My first memory with picture postcards goes way back in 1992-93. I was in early primary school then. My father would have work postings in Japan for long periods of time and would often end up missing being around for my birthdays and report card days at school. And whenever he missed any of these special occasions, he would send me a picture postcard from Japan. A beautiful scene of a village, or school, or mountain or flower gardens or Pagoda on one side, and a hand written message from my father on the other side. In the corner there would sometimes be a colourful stamp, which found it’s way into my brother’s stamp collection. It would feel superb. In a time when there was no internet, this postcard was my only way of seeing what Baba was seeing at that time in a foreign land. Now the message or the letter could have as well been sent as a regular letter or post card. But when it came as a picture postcard, it was more special and more fun. Because through that photo on the card, we were getting to picture what my father was seeing and experiencing at that time. It was by far my first experience of ‘sharing’ photos; which we so easily do over the internet these days.

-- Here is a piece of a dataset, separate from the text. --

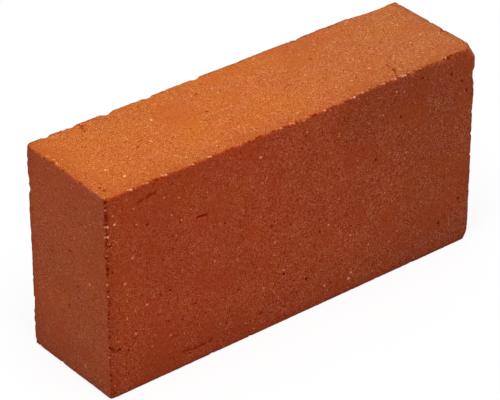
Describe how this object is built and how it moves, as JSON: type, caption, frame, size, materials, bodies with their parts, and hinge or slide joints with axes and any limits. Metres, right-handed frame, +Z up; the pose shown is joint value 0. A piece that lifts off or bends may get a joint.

My next set of picture postcard fun experiences came when I had penfriends in secondary school. I don’t think kids these days would even know the concept of a penfriend. Simply put, it was someone living in a different city or country from yours and would connect with you through letters. I had made 3 penfriends through registration in a forum in a magazine and one of them had an interesting way of writing her letters. She would send me picture postcards from the places that they visited as a part of their family trips and I remember the first picture of the Grand Canyon National Park that I saw was on a postcard that she had sent! I remember imagining streets and places in USA as I received her letters and being really fascinated thinking of the different country that my penfriend was living in.
Picture postcards were like the old day Snapchat or Instagram-like sharing mechanisms. Except that they came about 15 days to a month later 😀 We would send them to relatives and friends while traveling to different places; and like-wise would receive some when they visited a new place.
Whenever I think of picture postcards, there is a beautiful warmth and happiness that the memories bring to me. Receiving a picture postcard meant that your friends or family members were thinking about you at that time and that always made me feel very secure and special. Not only did they convey the safety and general state of the person sending it, the sharing of the pictures also made us feel like being a part of the travel experience itself. Admittedly photo quality those days may not have been as great as what today’s age photography is; but I always feel those depictions were very ‘real’. In the absence of major photo editing tools, they made a very realistic depiction of places. It really didn’t matter if there were imperfections of shadows or slightly tilted frames for capturing the buildings. No; all that mattered was that it was a tulip garden in Netherlands, or that it was the Niagara Falls, or even our own Taj Mahal in the picture. Of course in those days, sending a lot of picture postcards was also not affordable for most families like mine. So we would often receive/send a single handpicked card depicting a particular part of the trip. And that one card would leave a long lingering and tickling curiosity about how the rest of that place could be. It invoked a long imagination filled trail of thoughts in me, and is probably the earliest of my travel motivations that I can remember.
I was almost starting to believe that these picture postcards were on the verge of being non existent now. Till my visit to Spiti Valley in Himachal Pradesh last month, where we visited the world’s highest post office at a small village called Hikkim. And there, inside the dimly lit, weird smelling, really old post office room I saw a stack of picture postcards from Spiti that tourists send back home. Holding the little glossy finish card in my hand brought back all these memories, and needless to say, after about 15 years, I sent a picture postcard home!
For those of us who (are old!) and have seen the transitions in photo sharing from these methods to the more recent extensive sharing over Apps that use the internet, the difference in charm between the two is quite pronounced. Secretly, I am hoping the older methods continue; at least in some parts of the world. In my future travels I am attempting to resume this tradition again; and send picture postcards back home whenever possible. These are one of the things in my mind that simply cannot be replaced; just like in literature the phrase ‘picture postcard’ cannot yet be replaced while describing a picturesque village!